A pesar de que el sol acababa de despuntar más allá de la ciudad, la mujer ya estaba en pie, como cada mañana, por costumbre. Estaba cerca del teléfono, en la cocina, preparándose su primer café. Debido a ello pudo coger el auricular antes de que su zumbido despertara a todos los demás.
No le gustaban las llamadas intempestivas. La última había sido para decirle lo de su madre.
– ¿Sí? -contuvo la respiración.
– ¿Señora Sanz?
– ¿Quién llama?
– Soy Cinta, la amiga de Loreto.
– ¿Cinta?
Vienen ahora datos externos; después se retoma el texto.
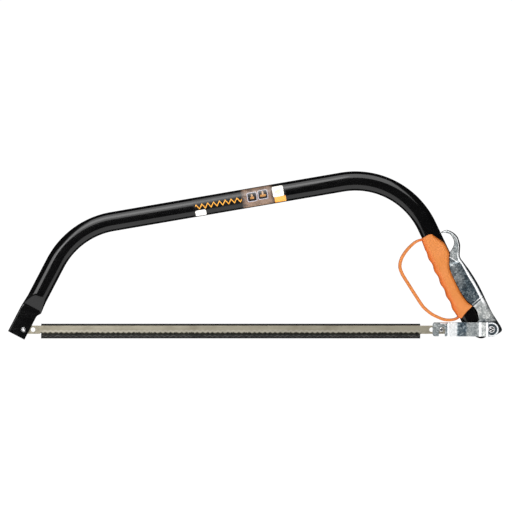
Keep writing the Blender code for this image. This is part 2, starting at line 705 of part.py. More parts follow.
def make_grip():
    f = LEVER_FRONT
    g = GAP
    back = [(GRIP_TOP - 1.5, -6.2), (LOOP_LOW + 16, 7.2), (LOOP_LOW + 12, 7.2), (LOOP_LOW + 0.4, 5.6),
            (LOOP_LOW - 4.2, 4.6), (LOOP_LOW - 8.6, 1.9), (103.6, -f + 1.5), (94.0, -f - g),
            (65.0, -f - g), (47.4, -f + 2.2), (37.0, 3.2)]
    waves = []
    count = 22
    high, low = STRAP_TOP - 16, GRIP_LOW + 8
    for k in range(count + 1):
        u = low + (high - low) * k / count
        waves.append((u, -GRIP_FRONT + FINGER_WAVE * math.cos(2 * math.pi * (u - low) / 33.0)))
    outline = through(back, 3) + [Vector((GRIP_LOW + 6, -8)), Vector((GRIP_LOW, -20.4))]
    outline += [Vector(p) for p in waves]
    outline += [Vector((STRAP_TOP - 7, -GRIP_FRONT + 2)), Vector((STRAP_TOP - 3, -GRIP_FRONT + 4.6)),
                Vector((GRIP_TOP, -GRIP_FRONT + 4.6))]
    grip = prism("hand_grip", [on_leg(*p) for p in outline], -GRIP_WIDTH / 2, GRIP_WIDTH / 2)
    bevel(grip, GRIP_ROUND, 4, 60)
    line = through(strap_line(), 3)
    taper = [0.5 * STRAP_THICK * (0.72 + 0.28 * min(1, 6 * i / len(line), 6 * (len(line) - 1 - i)
                                                     / len(line))) for i in range(len(line))]
    outer = [p + w * inward((line[min(i + 1, len(line) - 1)] - line[max(i - 1, 0)]).normalized())
             for i, (p, w) in enumerate(zip(line, taper))]
    inner = [2 * p - q for p, q in zip(line, outer)]
    strap = prism("knuckle_strap", [on_leg(*p) for p in outer + inner[::-1]],
                  -STRAP_WIDTH / 2, STRAP_WIDTH / 2, CUTTERS)
    bevel(strap, 1.3, 2, 60)
    cut(grip, strap, "UNION")
    leg = PIVOT - PIVOT_BEHIND * LEG_BACK
    along = Vector((LEG_UP.x, 0, LEG_UP.y))
    section = [(w, d) for d, w in oval(TUBE_DEPTH / 2 + GAP, TUBE_WIDTH / 2 + GAP, TUBE_FLAT)]
    bore = prism("grip_bore", section, 5, 185, CUTTERS, (AXIS_Y, AXIS_Y.cross(along), along),
                 Vector((leg.x, 0, leg.y)))
    cut(grip, bore)
    painted(grip, (0.85, 0.27, 0.03), 0.45, 0.0)
    return rounded(grip, 40)


# ---------------------------------------------------------------- assembly
make_tube()
make_label()
make_grip()
hung_on(make_lever(), PIVOT)
hung_on(make_link(), CRANK_PIN)
make_pivot_rivet()
hung_on(make_link_rivet("link_rivet_near", -1), CRANK_PIN)
hung_on(make_link_rivet("link_rivet_far", 1), CRANK_PIN)
hung_on(make_blade(), (0, 0))
make_front_pin()
hung_on(make_rear_pin(), (PIN_SPAN, 0))
make_guard()


def seat_on_origin():
    """Puts the bottom centre of the whole saw at the origin."""
    bpy.context.view_layer.update()
    deps = bpy.context.evaluated_depsgraph_get()
    lows, highs = Vector((9, 9, 9)), Vector((-9, -9, -9))
    for obj in PARTS.objects:
        if obj.type != "MESH":
            continue
        seen = obj.evaluated_get(deps)
        for v in seen.to_mesh().vertices:
            p = seen.matrix_world @ v.co
            for i in range(3):
                lows[i] = min(lows[i], p[i])
                highs[i] = max(highs[i], p[i])
        seen.to_mesh_clear()
    DATUM.location = (-(lows.x + highs.x) / 2, -(lows.y + highs.y) / 2, -lows.z)
    print("box", [round(v / MM, 2) for v in highs - lows],
          "datum", [round(v / MM, 2) for v in DATUM.location])


seat_on_origin()
for item in list(PARTS.objects) + list(CUTTERS.objects):
    if item is not DATUM:
        item.parent = DATUM
for item in CUTTERS.objects:
    item.hide_render = True
    item.display_type = "WIRE"
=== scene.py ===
"""Bow saw: finished surfaces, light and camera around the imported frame.

Lengths are millimetres from the front blade pin (x along the blade, z up, y across), as in part.py;
at() turns them into the row frame.
"""
import math

import bmesh
import bpy
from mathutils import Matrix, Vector


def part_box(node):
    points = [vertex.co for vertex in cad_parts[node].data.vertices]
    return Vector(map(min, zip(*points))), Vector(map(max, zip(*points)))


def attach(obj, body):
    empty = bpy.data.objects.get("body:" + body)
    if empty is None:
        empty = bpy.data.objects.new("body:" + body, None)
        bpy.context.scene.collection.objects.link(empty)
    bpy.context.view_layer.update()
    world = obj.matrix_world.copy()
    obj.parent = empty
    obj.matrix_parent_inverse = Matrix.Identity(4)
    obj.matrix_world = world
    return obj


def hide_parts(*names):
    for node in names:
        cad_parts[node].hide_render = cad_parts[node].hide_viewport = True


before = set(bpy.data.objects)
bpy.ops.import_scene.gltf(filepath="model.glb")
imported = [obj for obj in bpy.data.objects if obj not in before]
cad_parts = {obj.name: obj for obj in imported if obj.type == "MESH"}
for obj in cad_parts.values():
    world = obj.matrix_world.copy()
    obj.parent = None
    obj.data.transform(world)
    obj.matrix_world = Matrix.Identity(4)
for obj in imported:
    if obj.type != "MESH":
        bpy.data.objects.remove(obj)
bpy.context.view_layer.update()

MM = 0.001
pin_low, pin_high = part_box("front_blade_pin")
DATUM = (pin_low + pin_high) / 2
DATUM.y = 0.0

# sizes shared with the solids
PIN_SPAN = 607.0
BLADE_PIN_R = 3.0
PIN_GAP = 0.3
GAP = 0.3
BLADE_THICK = 0.9
BLADE_BACK = 5.9
TANG_DROP = 6.2
TOOTH_ROOT = 5.4
TOOTH_TIP = 11.4
TOOTH_PITCH = 5.5
GULLET_DEPTH = 2.6
TEETH_START = 27.0
TEETH_END = PIN_SPAN - 29.0
TANG_END = 9.0
SPARE_HOLE = 14.0
TUBE_DEPTH = 28.4
TUBE_WIDTH = 16.0
TUBE_WALL = 1.5
TUBE_FLAT = 0.35
BEND_R = 115.0
FRONT_LEAN = 62.5
FRONT_OFFSET = 3.4
TOP_RISE = 9.75
TOP_MID = Vector((PIN_SPAN / 2 - 3.5, 186.4))
REAR_LEAN = 64.6
FOOT_BELOW = 12.3
FOOT_HALF = 15.7
FOOT_TRIM = 11.3
FOOT_FLAT = 38.0
FOOT_BLEND = 26.0
PIVOT = Vector((PIN_SPAN + 57.6, -0.4))
PIVOT_BEHIND = 6.15
CRANK = 14.73
CRANK_ANGLE = 3.5
SHEET = 1.5
LEVER_BACK = 25.3
LEVER_WAIST = 18.0
LEVER_HEEL = 27.6
LEVER_TIP = 153.2
LEVER_FRONT = 3.5
LOOP_LOW = 121.0
LOOP_BAND = 6.0
CHEEK_R = 9.5
TAIL_R = 12.2
PIVOT_R = 3.0
PIVOT_HEAD_R = 4.4
PIVOT_HEAD = 0.65
LINK_PIN_R = 2.6
LINK_HEAD_R = 4.7
LINK_HEAD = 0.6
SHOULDER_R = 4.2
LINK_SHEET = 2.0
LINK_FRONT = PIN_SPAN - 12.4
LINK_TOP = 10.6
LINK_DROP = 9.7
LINK_EAR_R = 10.4
FOLD_START = PIN_SPAN - 1.0
FLARE_START = PIN_SPAN + 10.3
FLARE_END = PIN_SPAN + 22.5
STEP_START = PIVOT.x + CRANK - 15.3
STEP_END = PIVOT.x + CRANK - 5.3
EAR_FLARE = 1.85
HOOK_SLACK = 2.0
GRIP_WIDTH = 31.0
GRIP_TOP = 158.0
GRIP_LOW = 27.0
GRIP_FRONT = 23.4
FINGER_WAVE = 0.75
FINGER_PITCH = 20.2
STRAP_WIDTH = 17.0
STRAP_THICK = 4.4
STRAP_REACH = 68.3
STRAP_TOP = 155.5
STRAP_LOW = 30.0
GUARD_START = 25.7
GUARD_END = PIN_SPAN - 30.5
GUARD_WALL = 1.5
GUARD_BACK = 8.6
GUARD_LIP = 7.0
GUARD_FLOOR = 1.1
LABEL_START = TOP_MID.x - 53.0
LABEL_END = TOP_MID.x + 81.0

# surface detail that only shows here
GRIP_NOSE = 6.5           # rounding on the finger side
GRIP_HEEL = 5.0           # rounding on the tube side
GRIP_LIP = 1.3            # rounding at the two ends
TOOTH_SET = 0.22
EDGE_BREAK = 0.35         # deburred edges of pressed sheet
CHEEK_SWELL = 1.3         # middle of the lever's cheeks stands out by this
LOOP_TAPER = 2.6          # the loop is this much narrower on each side


# ---------------------------------------------------------------- directions and outlines
def heading(degrees):
    """Unit direction turned up from the blade's rear end by the angle."""
    a = math.radians(degrees)
    return Vector((math.cos(a), math.sin(a)))


def inward(direction):
    """The direction turned a quarter to its right, which is into the bow along its line."""
    return Vector((direction.y, -direction.x))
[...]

Pero hija, ¿sabes qué hora es?
– Es que ha pasado algo y creo que Loreto debería saberlo.
– Está dormida.
– Es algo… importante, señora.
– Será todo lo importante que tú quieras, pero en su estado no pienso robarle ni un minuto de sueño. Dime lo que sea y cuando se despierte se lo digo.
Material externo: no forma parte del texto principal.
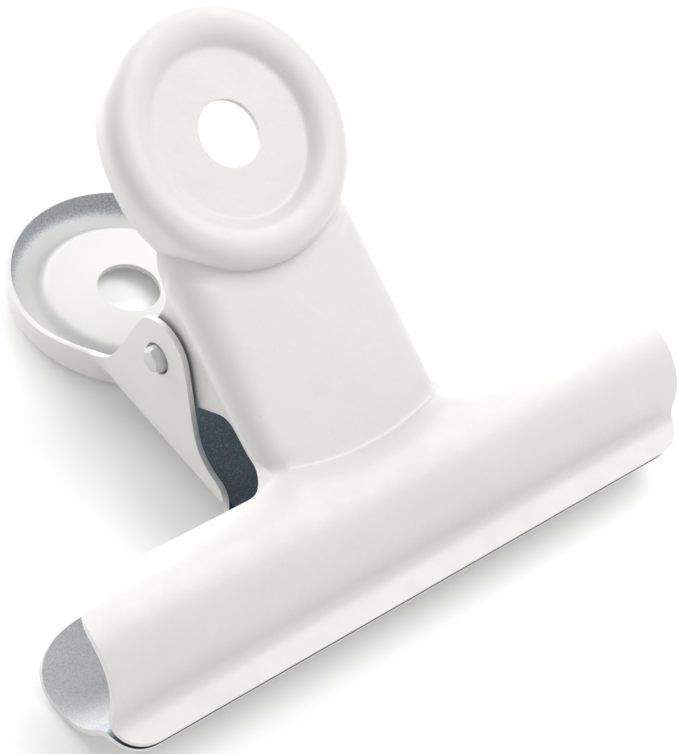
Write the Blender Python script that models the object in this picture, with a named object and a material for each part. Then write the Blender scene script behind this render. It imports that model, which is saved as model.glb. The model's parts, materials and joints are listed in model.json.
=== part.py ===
"""Sprung hinge clip (bulldog pattern) with two round thumb discs.

Two jaws, each stamped from one sheet of steel, nest ear in ear on a cross pin.
A torsion spring on the pin spreads the handles and so holds the lips shut.

The clip is drawn standing on its lips: X runs along the lips, Z from the lips
up to the handles, and Y from the front jaw to the rear jaw.  The empty
"clip_frame" then lays it on its rear jaw, as it lies on a desk.
"""
import math

import bmesh
import bpy
from mathutils import Vector

MM = 0.001

# ---- sheet ---------------------------------------------------------------
SHEET = 0.8 * MM                 # steel thickness of both jaws
FIT_GAP = 0.3 * MM               # clearance between pieces that touch

# ---- lip and barrel (the clamping half of a jaw) ---------------------------
JAW_WIDTH = 76.0 * MM            # along the lips
LIP_HEIGHT = 2.75 * MM           # flat of the lip, below its root fillet
LIP_FILLET = 0.9 * MM            # outer radius where lip turns into barrel
LIP_CORNER = 3.5 * MM            # rounded lower corners of the lip
BARREL_RADIUS = 6.8 * MM         # outside of the hollow barrel
BARREL_SETBACK = 0.65 * MM       # barrel centre outward of the meeting plane
BARREL_TOP_ANGLE = 47.8          # degrees above horizontal where the barrel ends
WING_CORNER = 5.9 * MM           # rounded upper corners of the barrel wings

# ---- handle (neck, folded ears and thumb disc) ------------------------------
PIVOT_HEIGHT = 33.7 * MM         # hinge axis above the lips' lower edge
HANDLE_TILT = 16.4               # degrees a handle leans away from upright
NECK_FOOT_ANGLE = 41.779         # degrees above horizontal where the neck lands on the barrel
NECK_HALF_WIDTH = 11.5 * MM      # middle to the ear's outer face
FOLD_RADIUS = 2.8 * MM           # outer radius of the fold from neck to ear
EAR_HEAD_RADIUS = 4.5 * MM       # rounded ear end round the hinge axis
EAR_TOP_REACH = 4.05 * MM        # hinge axis to the ear's straight upper edge
EAR_TOP_ANGLE = 71.6             # degrees, upper edge against the handle
EAR_NOTCH_ANGLE = 63.8           # degrees, lower edge against the handle
EAR_ROOT_RADIUS = 6.0 * MM       # concave radii at both ends of the ear
EAR_SET_REACH = 3.2 * MM         # depth over which the inner ears step inward
FLANGE_DEPTH = 3.3 * MM          # folded edge left between ear and barrel
FLANGE_EASE_RUN = 0.3            # share of the flange's run out at its easing point
FLANGE_EASE_RISE = 0.5           # share of its depth reached there

# ---- thumb disc -------------------------------------------------------------
DISC_RISE = 17.1 * MM            # hinge axis to disc centre, along the handle
DISC_RADIUS = 13.7 * MM
DISC_STEP = 1.1 * MM             # disc floor outward of the neck's outer face
DISC_HOLE_RADIUS = 3.5 * MM
FLOOR_RADIUS = 8.5 * MM          # flat floor inside the raised bead
BEAD_HEIGHT = 1.25 * MM
BEAD_CREST_RADIUS = 11.3 * MM    # where the bead's inner slope reaches its crest
SHOULDER_RADIUS = 1.7 * MM       # roll from the bead's crest into the rim wall
RIM_DEPTH = 2.2 * MM             # rim wall below the disc floor
RIM_DEPTH_AT_EAR = 3.3 * MM      # rim wall where it runs into the ears
RIM_EASE_ANGLE = 40.0            # degrees round the disc over which it grows shallower

# ---- pin and spring ---------------------------------------------------------
PIN_RADIUS = 1.45 * MM
PIN_PROUD = 0.9 * MM             # pin end beyond the outer ears
PIN_END_PRESS = 0.12 * MM        # how far the six flats are pressed into its ends
WIRE_RADIUS = 0.6 * MM
COIL_CLEARANCE = 1.05 * MM       # pin to the inside of the coil
COIL_END_CLEARANCE = 2.0 * MM    # inner ears to the ends of the coil, at least
TURN_GAP = 0.3 * MM              # between neighbouring turns
LEG_REACH = 7.5 * MM             # how far up the handle the legs bear
LEG_FOOT = 2.0 * MM              # end of a leg lying along the neck

# ---- fineness of the faceted solids -----------------------------------------
DISC_SEGMENTS = 48
BARREL_SEGMENTS = 12
FOLD_SEGMENTS = 4
EDGE_SEGMENTS = 5
LIP_SEGMENTS = 4
FILLET_SEGMENTS = 3
BEAD_SEGMENTS = 4
SHOULDER_SEGMENTS = 4
PIN_SIDES = 24
WIRE_STEPS_PER_TURN = 16
WIRE_ROUNDNESS = 1
BARREL_SHARES = (-1.0, -0.5, 0.0, 0.5, 1.0)   # columns of points across the barrel
NECK_SHARES = (0.0, 0.5, 0.8)                 # and out from the middle of the neck
EAR_SHARES = (0.09, 0.18, 0.27, 0.6, 1.0)     # and down an ear
LEAST_STEP = 0.2 * MM                         # rows of points stay this far apart
LEAST_EAR = 0.1 * MM                          # an ear's depth beyond its fold, at least
SMOOTH_ANGLE = 35.0                           # degrees; sharper edges stay sharp

FRONT, REAR = -1, 1              # sign of Y on each jaw's own side


def clear_scene():
    for item in list(bpy.data.objects):
        bpy.data.objects.remove(item, do_unlink=True)


def arc(centre, radius, start, end, segments):
    """Points on an arc, angles in degrees, both ends included."""
    points = []
    for step in range(segments + 1):
        angle = math.radians(start + (end - start) * step / segments)
        points.append((centre[0] + radius * math.cos(angle),
                       centre[1] + radius * math.sin(angle)))
    return points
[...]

Hubo una pausa al otro lado del hilo telefónico.
– Es que… -vaciló Cinta.
– ¿Qué ha sucedido?
– Se trata de Luciana -suspiró finalmente Cinta-. Estamos en el hospital, en el Clínico.
– ¡Dios mío! ¿Un accidente?
– No, no señora. Que le ha sentado mal algo.
– ¿Y quieres que Loreto vaya ahí tal y como está ella?
– Yo sólo he pensado que tenía que saberlo.
– ¿Qué es lo que ha tomado?
– Una… pastilla.
– Drogas?
– No exactamente, bueno… no sabría decirle -se le notaba nerviosa y con ganas de terminar cuanto antes-. ¿Le dirá lo que ha sucedido cuando despierte?
– Sí, claro -la mujer cerró los ojos.
– ¿Cómo está ella?
– Lleva un par de días mejor.
– ¿Come?
– Lo intenta.
– Está bien. Gracias, señora Sanz -se despidió Cinta.
Colgó dejando a la madre de Loreto todavía con el auricular en la mano.